Any dreams for a comeback to compete in the 1996 Olympic Games were dashed after a slow recovery due to a torn anterior cruciate ligament (ACL) in her right knee suffered during a floor exercise exhibition in Worcester, MA.

In 1998, Zmeskal returned to competition with a decent showing at the U.S. National Championships in Indianapolis, finishing 11th all around. By 1999, she was even considered a possibility for the 2000 Olympics team after representing the U.S. internationally in her final competition in Shanghai, China in the fall of 1998. However, a ruptured right achilles tendon in July 1999, followed by a torn calf muscle in the same leg while taking off for a double tuck, ended her career in January 2000.

Zmeskal was inducted into the International Gymnastics Hall of Fame in May 2012.

== Personal life ==
Zmeskal married Chris Burdette on October 23, 1999. The marriage produced three children. Per Chris Burdette's Linkedin page, in June 2019, the couple split with Kim taking full ownership of Texas Dreams in March 2022.

==Abuse allegations==
As the head coach of Texas Dream, Zmeskal has been criticized for her strict coaching style and verbal abuse towards her gymnasts.
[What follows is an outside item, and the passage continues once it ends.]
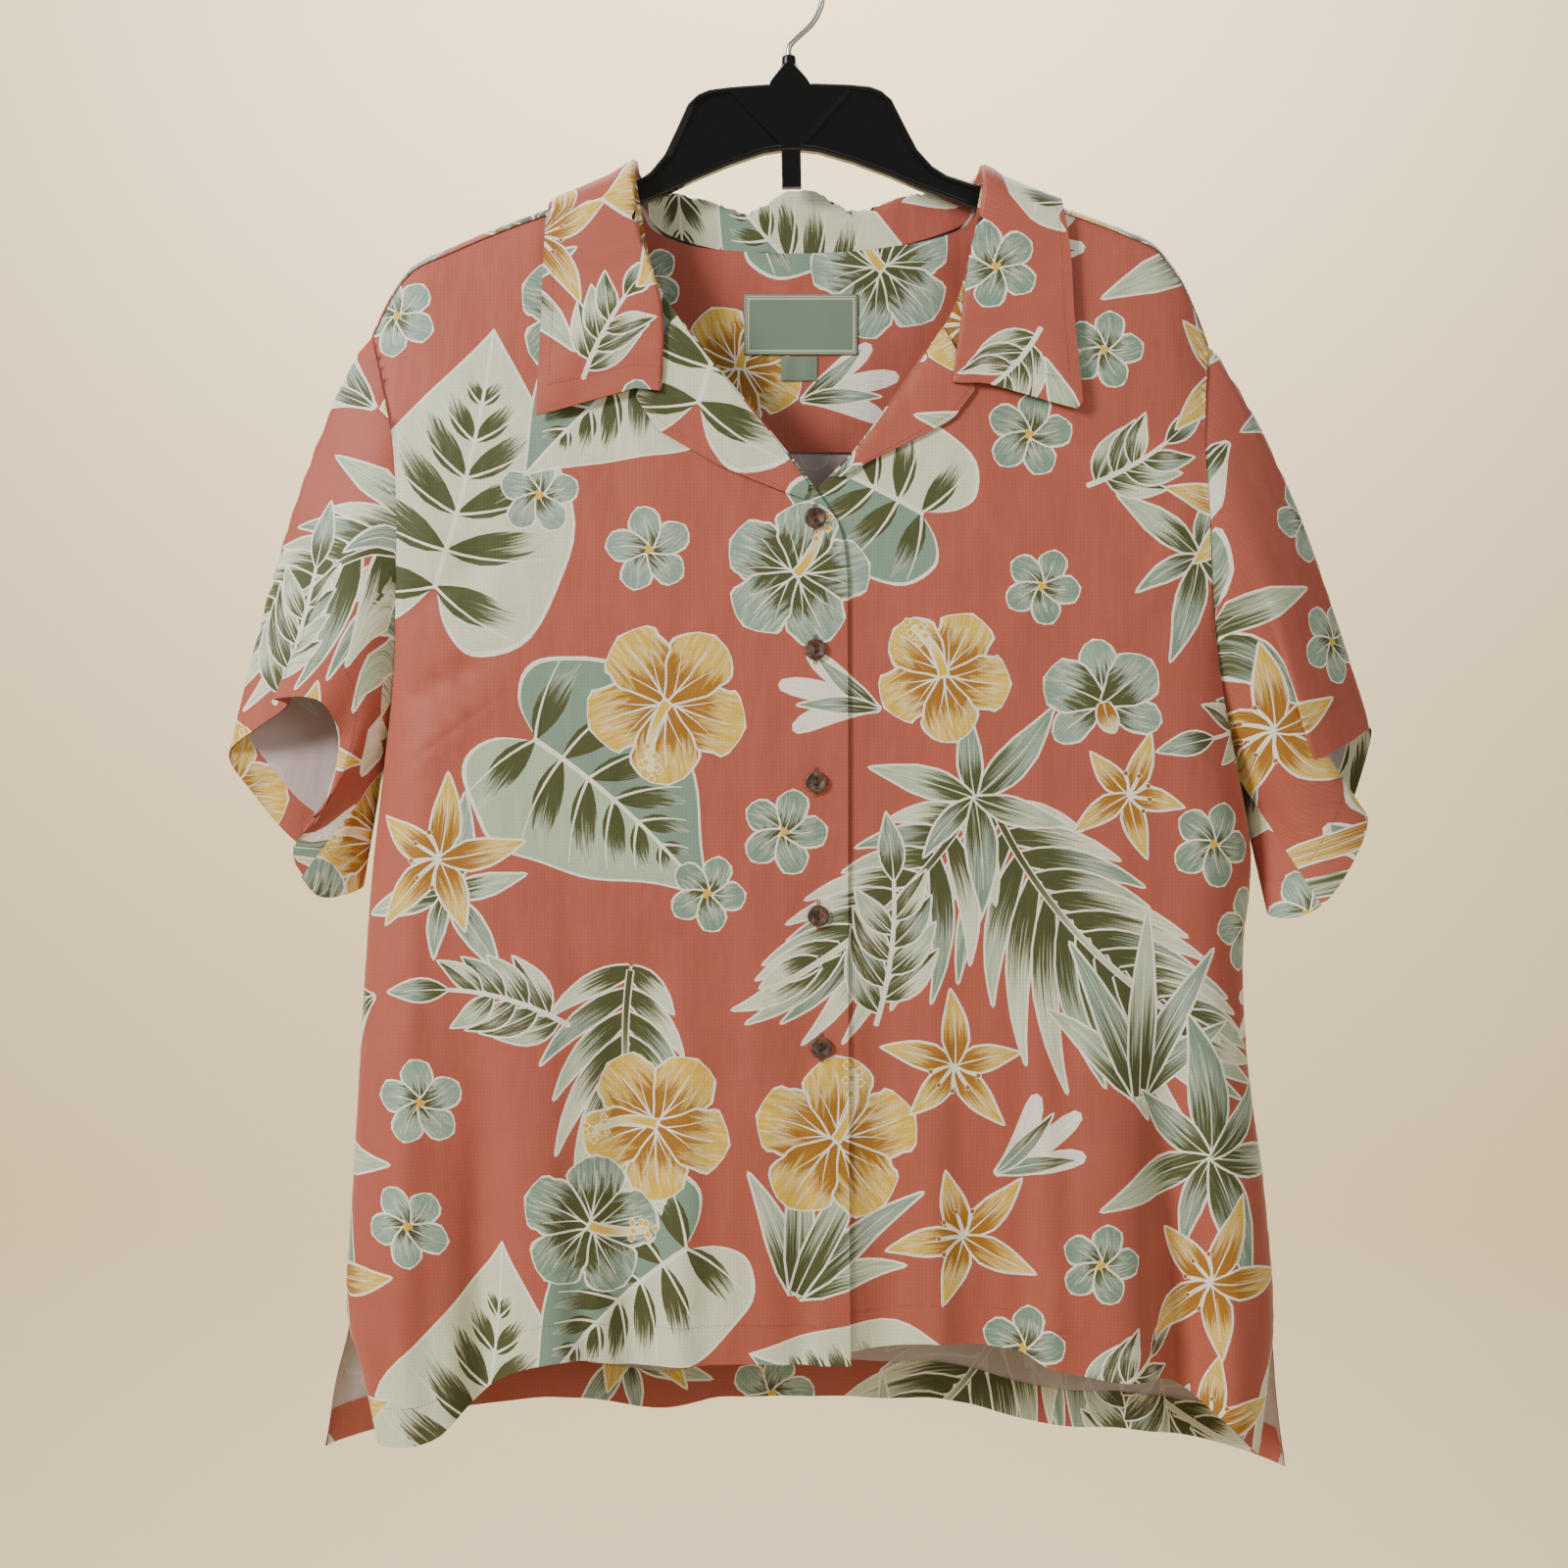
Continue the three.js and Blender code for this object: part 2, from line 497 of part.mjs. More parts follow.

Former gymnast Kennedy Baker wrote about her experiences in an open letter,

Another gymnast who came forward was Ashton Kim, who also wrote a statement describing the hard training regime she was put under Zmeskal's tutelage and being forced to train with injuries. Kim stated that she got an apology from Zmeskal.

==Gymnastic trademarks==

Zmeskal was recognized for her middle tumbling pass on floor which consisted of a round-off, three consecutive whip-backs, back-handspring, into a double-back in the tucked position (sometimes with four whips into double-back). Another trademark was the way she would flare her arms out during full-twisting elements, most notably on her full-twisting Yurchenko vault.

Another signature move was the reverse planche with one bent leg, which was her opening move on the balance beam, now seen in the Texas Dreams Gymnastics logo as well as gymnastics clip art.